In case of Tweeter, the Automatic Price Protection proved to be effective: the financial performance of the company improved and the sales increased significantly. In case of Bryn Mawr Stereo and Video (the company that was acquired by Tweeter) implementation of Automatic Price Protection did not have any significant effect on profitability and/or sales, but it is possible that the reason for this is that customers are not aware that Bryn Mawr Stereo and Video started to use Automatic Price Protection because it was not advertised much.

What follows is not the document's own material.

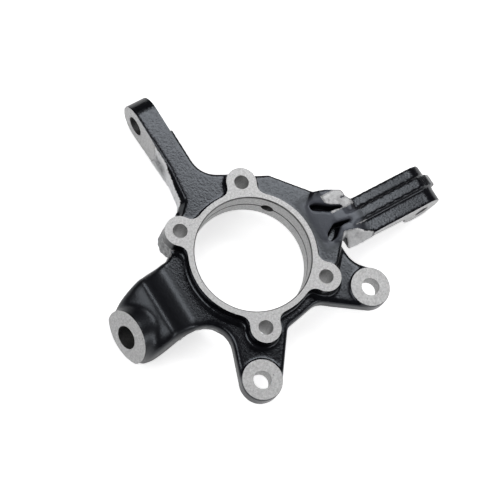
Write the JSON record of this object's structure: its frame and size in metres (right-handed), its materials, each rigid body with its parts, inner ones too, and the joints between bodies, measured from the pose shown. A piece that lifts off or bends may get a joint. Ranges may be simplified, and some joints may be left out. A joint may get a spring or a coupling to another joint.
{
  "type": "steering knuckle",
  "caption": "Cast iron steering knuckle with a round hub seat, caliper lugs, tie rod arm, strut arm and tapered ball joint boss.",
  "frame": {"origin": "centre of the hub bore on the machined hub face", "axes": "+Z along the hub bore axis, outboard towards the wheel; +X along the short side of the hub bolt rectangle, 10 degrees from vehicle up; +Y along its long side"},
  "size_m": [0.2886, 0.2495, 0.05],
  "materials": {
    "casting": "black painted casting, bare machined seats and bores"
  },
  "bodies": {
    "root": {"steering_knuckle": "casting"}
  },
  "joints": []
}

Although there are many sceptics who question the effectiveness of Automatic Price Protection, in my opinion Tweeter should continue to use it. Although it costs the company on average about thirty thousand dollars per month, it helps to ensure the customer loyalty and not to lose profits due to decrease in sales. It is necessary to make more information available to the customers about Automatic Price Protection in order to ensure that they are aware that such a policy is offered and how it works. But apart from the low price, Tweeter should think of some other marketing strategies it can use to attract new customers and to ensure loyalty of the existing ones. It is not difficult to notice that a vast number of advertisements concentrate on discounts and low prices. Many business leaders believe that the customers only want the lowest price. Indeed, the lowest bid price resonates with a particular part of the audience, by the way with the least loyal one. If a certain company is able to propose a price that is the lowest in its market category, then its marketing strategy is obvious – the positioning of the company as a discounter is taken de-facto. However, there can be only one such company in each market category because there can be only one lowest price. Consequently, it is necessary for the other companies that belong to the same market category to think of marketing and pricing strategies that will allow them to differ and compete.
Harvard Business School. “Tweeter etc.” President and Fellows of Harvard College 1996: 1-24. Print.